# [WHAT TO DO]
From the first line of the data through the line containing "push_up = 1.1; // [0.4:0.1:2]", return each line exactly.

------------

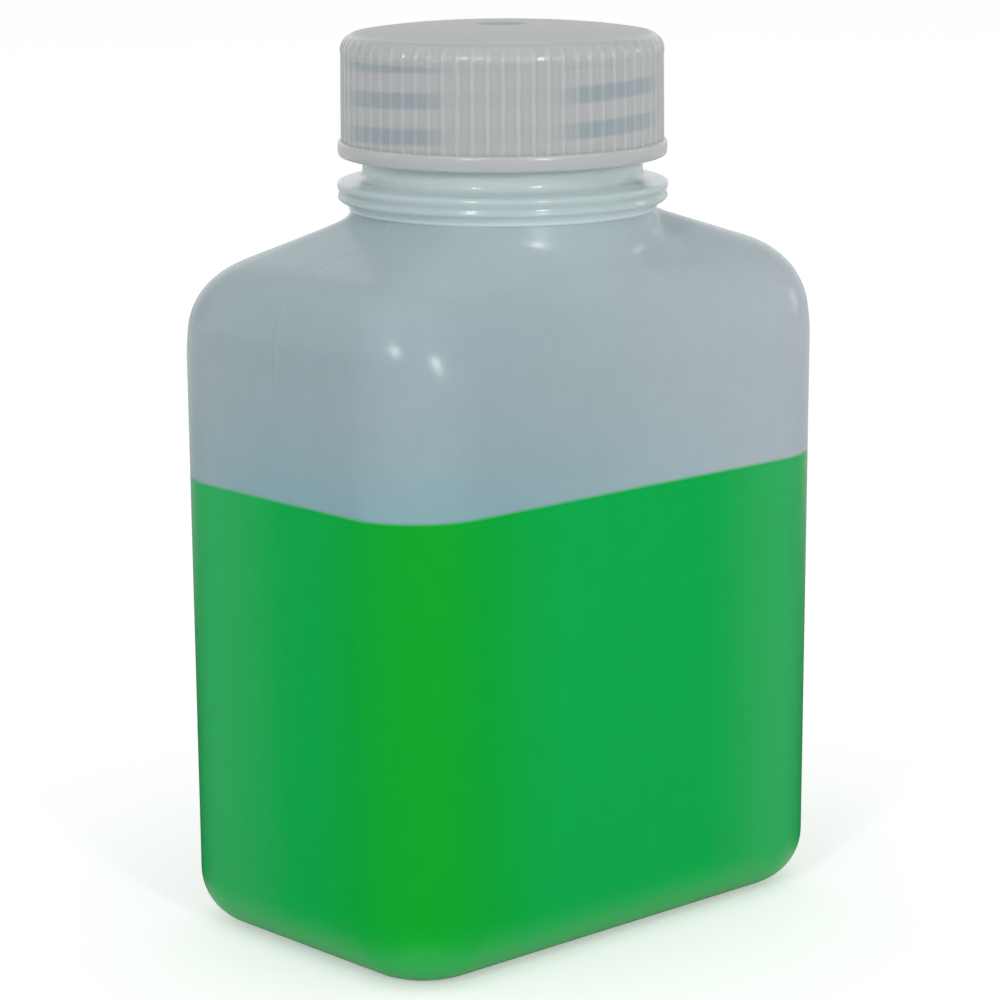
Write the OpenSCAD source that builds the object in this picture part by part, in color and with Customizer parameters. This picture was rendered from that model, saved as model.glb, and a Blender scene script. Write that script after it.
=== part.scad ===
// Oblong media bottle with a ribbed screw cap, in millimetres.
// The bottle stands on the plane z = 0, with the neck's axis on the Z axis,
// its long sides facing -Y and +Y and its short ends facing -X and +X.

/* [Body] */
// Width of the body over its short ends, at the top of the straight walls
body_w = 72.8; // [68:0.2:90]
// Depth of the body over its long sides, at the top of the straight walls
body_d = 48.1; // [44:0.1:56]
// Height of the shoulder's crown, where the neck begins, above the standing plane
shoulder_z = 88.4; // [76:0.2:120]
// Radius of the four upright corners, seen from above
corner_r = 10.6; // [8:0.1:14]
// Radius around the foot of the body
foot_r = 6.9; // [5:0.1:8]
// How far each wall leans inwards from the shoulder down to the foot
draft = 0.26; // [0:0.02:0.8]

/* [Shoulder] */
// Drop from the crown to the top of the straight short ends
end_drop = 12.7; // [11:0.1:15]
// Radius that rounds the shoulder over into the short ends
end_edge_r = 8.7; // [7:0.1:10]
// Fall of the shoulder towards the short ends, in degrees
end_slope = 18.6; // [14:0.1:22]
// Drop from the crown to the top of the straight long sides
side_drop = 16.7; // [15:0.1:19]
// Radius that rounds the shoulder over into the long sides
side_edge_r = 13.8; // [12:0.1:15]
// Fall of the shoulder towards the long sides, in degrees
side_slope = 33.5; // [29:0.5:38]
// Width of the hollow blend between the shoulder and the neck
neck_blend = 6; // [3:0.1:8]

/* [Wall and base] */
// Wall thickness of the blown body
wall = 1.3; // [0.8:0.05:1.8]
// Thickness of the base
base_t = 1.6; // [1:0.1:2.5]
// Width of the flat rim that the bottle stands on
rim_w = 3; // [2:0.1:5]
// How far the middle of the base is pushed up
push_up = 1.1; // [0.4:0.1:2]

/* [Neck] */
// Diameter of the neck at its foot, below the collar
neck_foot_d = 37.9; // [37:0.1:39]
// Diameter over the collar's two ridges
collar_d = 40.8; // [39.8:0.1:42]
// Depth of the groove between the collar's ridges
collar_groove = 0.3; // [0.1:0.05:0.6]
// Height of the collar's ridges above the crown of the shoulder
collar_rise = 3.6; // [3:0.1:4.5]
// Outside diameter of the neck between the threads
neck_d = 34.5; // [33.5:0.1:34.9]
// Bore of the mouth
mouth_d = 29.5; // [26:0.1:31]
// Wall thickness of the neck behind the collar
collar_wall = 1.75; // [1:0.05:2.5]

/* [Thread] */
// Axial pitch of the right-hand thread, six turns to the inch
pitch = 4.233; // [4:0.001:4.6]
// Height of the neck's thread over the neck
thread_h = 1.2; // [0.9:0.05:1.3]
// Width of both threads at the crest
thread_crest_w = 0.95; // [0.7:0.05:1.1]
// Width of both threads at the root
thread_root_w = 2.1; // [1.8:0.05:2.3]
// Turns of thread on the neck
neck_turns = 2; // [1.25:0.25:2]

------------

# [THE ANSWER]
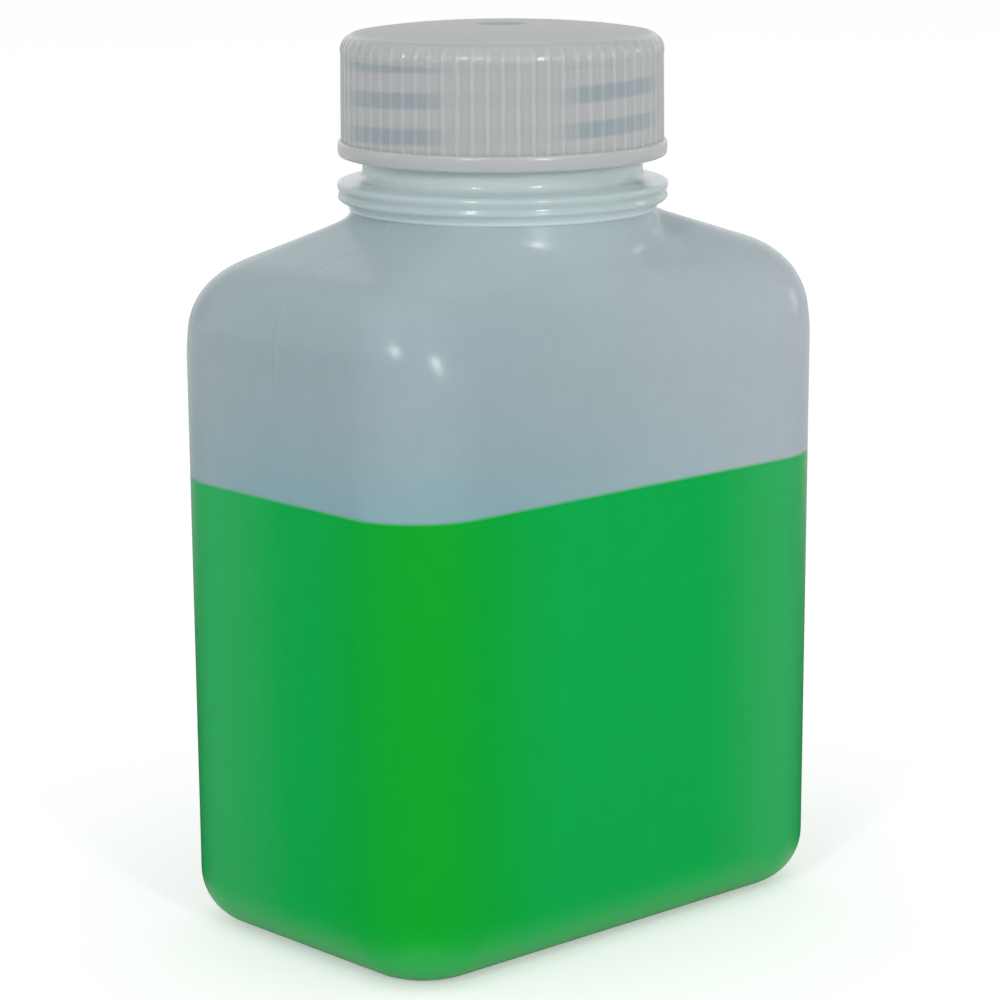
Write the OpenSCAD source that builds the object in this picture part by part, in color and with Customizer parameters. This picture was rendered from that model, saved as model.glb, and a Blender scene script. Write that script after it.
=== part.scad ===
// Oblong media bottle with a ribbed screw cap, in millimetres.
// The bottle stands on the plane z = 0, with the neck's axis on the Z axis,
// its long sides facing -Y and +Y and its short ends facing -X and +X.

/* [Body] */
// Width of the body over its short ends, at the top of the straight walls
body_w = 72.8; // [68:0.2:90]
// Depth of the body over its long sides, at the top of the straight walls
body_d = 48.1; // [44:0.1:56]
// Height of the shoulder's crown, where the neck begins, above the standing plane
shoulder_z = 88.4; // [76:0.2:120]
// Radius of the four upright corners, seen from above
corner_r = 10.6; // [8:0.1:14]
// Radius around the foot of the body
foot_r = 6.9; // [5:0.1:8]
// How far each wall leans inwards from the shoulder down to the foot
draft = 0.26; // [0:0.02:0.8]

/* [Shoulder] */
// Drop from the crown to the top of the straight short ends
end_drop = 12.7; // [11:0.1:15]
// Radius that rounds the shoulder over into the short ends
end_edge_r = 8.7; // [7:0.1:10]
// Fall of the shoulder towards the short ends, in degrees
end_slope = 18.6; // [14:0.1:22]
// Drop from the crown to the top of the straight long sides
side_drop = 16.7; // [15:0.1:19]
// Radius that rounds the shoulder over into the long sides
side_edge_r = 13.8; // [12:0.1:15]
// Fall of the shoulder towards the long sides, in degrees
side_slope = 33.5; // [29:0.5:38]
// Width of the hollow blend between the shoulder and the neck
neck_blend = 6; // [3:0.1:8]

/* [Wall and base] */
// Wall thickness of the blown body
wall = 1.3; // [0.8:0.05:1.8]
// Thickness of the base
base_t = 1.6; // [1:0.1:2.5]
// Width of the flat rim that the bottle stands on
rim_w = 3; // [2:0.1:5]
// How far the middle of the base is pushed up
push_up = 1.1; // [0.4:0.1:2]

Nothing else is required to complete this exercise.